**INSTRUCTIONS TO FOLLOW**
Take all the material and copy it exactly.
=-=-=-=-=
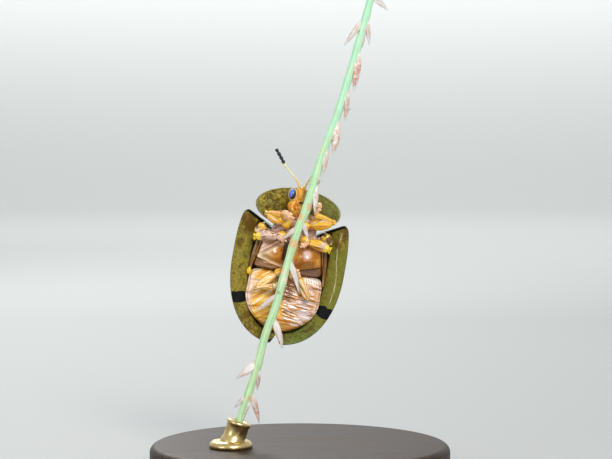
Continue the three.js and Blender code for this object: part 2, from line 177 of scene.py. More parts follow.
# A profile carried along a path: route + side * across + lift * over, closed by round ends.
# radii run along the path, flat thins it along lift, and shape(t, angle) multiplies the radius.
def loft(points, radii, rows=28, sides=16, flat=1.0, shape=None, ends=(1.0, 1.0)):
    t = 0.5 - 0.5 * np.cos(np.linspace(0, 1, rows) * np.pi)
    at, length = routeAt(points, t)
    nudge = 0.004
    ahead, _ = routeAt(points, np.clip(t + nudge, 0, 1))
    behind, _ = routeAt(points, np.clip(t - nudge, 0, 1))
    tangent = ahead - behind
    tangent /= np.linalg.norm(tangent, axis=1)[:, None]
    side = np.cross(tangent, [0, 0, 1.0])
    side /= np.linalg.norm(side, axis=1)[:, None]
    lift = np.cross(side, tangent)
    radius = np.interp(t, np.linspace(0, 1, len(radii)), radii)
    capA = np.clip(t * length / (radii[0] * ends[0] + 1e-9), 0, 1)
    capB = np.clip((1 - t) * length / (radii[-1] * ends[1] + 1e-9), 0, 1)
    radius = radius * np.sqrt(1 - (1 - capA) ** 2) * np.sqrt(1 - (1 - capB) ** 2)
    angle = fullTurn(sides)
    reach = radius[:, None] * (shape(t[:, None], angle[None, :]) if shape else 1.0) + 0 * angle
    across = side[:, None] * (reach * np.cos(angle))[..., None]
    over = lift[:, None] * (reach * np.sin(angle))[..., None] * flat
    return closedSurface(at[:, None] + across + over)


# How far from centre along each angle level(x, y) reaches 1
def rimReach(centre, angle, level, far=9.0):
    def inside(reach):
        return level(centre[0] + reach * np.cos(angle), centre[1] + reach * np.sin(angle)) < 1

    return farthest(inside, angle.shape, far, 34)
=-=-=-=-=
**TASK ANSWER**
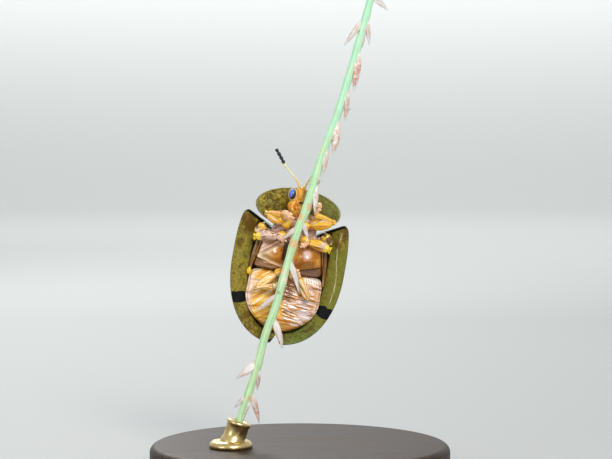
Continue the three.js and Blender code for this object: part 2, from line 177 of scene.py. More parts follow.
# A profile carried along a path: route + side * across + lift * over, closed by round ends.
# radii run along the path, flat thins it along lift, and shape(t, angle) multiplies the radius.
def loft(points, radii, rows=28, sides=16, flat=1.0, shape=None, ends=(1.0, 1.0)):
    t = 0.5 - 0.5 * np.cos(np.linspace(0, 1, rows) * np.pi)
    at, length = routeAt(points, t)
    nudge = 0.004
    ahead, _ = routeAt(points, np.clip(t + nudge, 0, 1))
    behind, _ = routeAt(points, np.clip(t - nudge, 0, 1))
    tangent = ahead - behind
    tangent /= np.linalg.norm(tangent, axis=1)[:, None]
    side = np.cross(tangent, [0, 0, 1.0])
    side /= np.linalg.norm(side, axis=1)[:, None]
    lift = np.cross(side, tangent)
    radius = np.interp(t, np.linspace(0, 1, len(radii)), radii)
    capA = np.clip(t * length / (radii[0] * ends[0] + 1e-9), 0, 1)
    capB = np.clip((1 - t) * length / (radii[-1] * ends[1] + 1e-9), 0, 1)
    radius = radius * np.sqrt(1 - (1 - capA) ** 2) * np.sqrt(1 - (1 - capB) ** 2)
    angle = fullTurn(sides)
    reach = radius[:, None] * (shape(t[:, None], angle[None, :]) if shape else 1.0) + 0 * angle
    across = side[:, None] * (reach * np.cos(angle))[..., None]
    over = lift[:, None] * (reach * np.sin(angle))[..., None] * flat
    return closedSurface(at[:, None] + across + over)


# How far from centre along each angle level(x, y) reaches 1
def rimReach(centre, angle, level, far=9.0):
    def inside(reach):
        return level(centre[0] + reach * np.cos(angle), centre[1] + reach * np.sin(angle)) < 1

    return farthest(inside, angle.shape, far, 34)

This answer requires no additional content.